Just as in the case of high finance, the role of the politics of influence by an industry over the government, regulators and Congress, and the revolving door between regulators and industry cannot be ignored. Also as in the financial crisis, failing to probe into this politically sensitive issue may produce a temporary technocratic fix to this safety saga, one which would merely point to managerial, budgetary or technical lapses at the NHTSA, without addressing the more fundamental role of political influence. Consideration should be given to placing serious limits in the common ‘revolving door’ practices whereby there is a seamless movement of high level car executives to the Government (including the regulator) and back.

Finally, the set of existing political incentives needs to be kept in mind in transparently monitoring the stance of members of the Congressional committees holding the hearings, so as to mitigate conflicts of interest. 

In fact, further transparency regarding exposure of conflicts of interest between senior government officials, regulators and legislators, on the one hand, and the industry they oversee, on the other, is warranted. Likewise, full and timely public disclosure of data on car crashes and defects is called for. The analysis with such data ought to avoid the mere trivial statistics and ought to emphasize the importance of a defect’s impact on severe crashes (including fatalities): it is inadequate to rest on the laurels of a stellar simple statistic showing a lower percentage of user complaints for Toyota than for others, for instance, when a small proportion of drivers may face a particularly severe risk of a severe crash.

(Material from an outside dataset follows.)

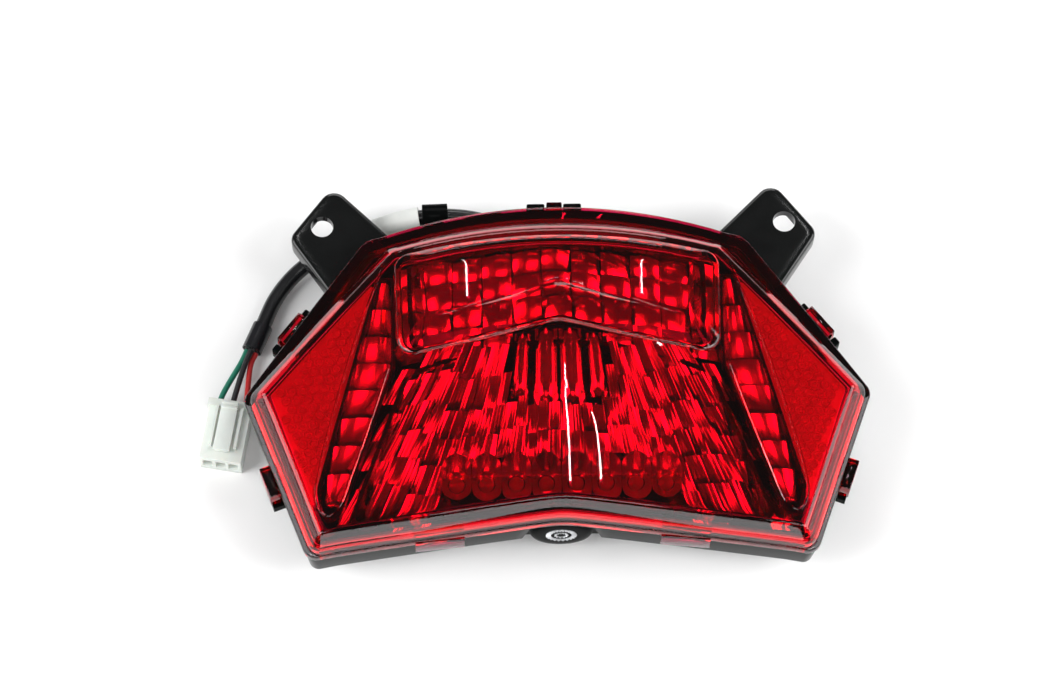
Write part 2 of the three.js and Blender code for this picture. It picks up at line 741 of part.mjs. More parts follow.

With further transparency and timely disclosure of crucial information and data, public interest groups, expert consultants and researchers, as well as investigative journalists would effectively serve as a check and balance on the performance of the executive and legislative bodies in their regulatory and oversight functions. In the throes of the recent Supreme Court decision doing away with remaining constraints on direct political contributions by corporations, such timely disclosure and dissemination is even a higher priority to guard against capture.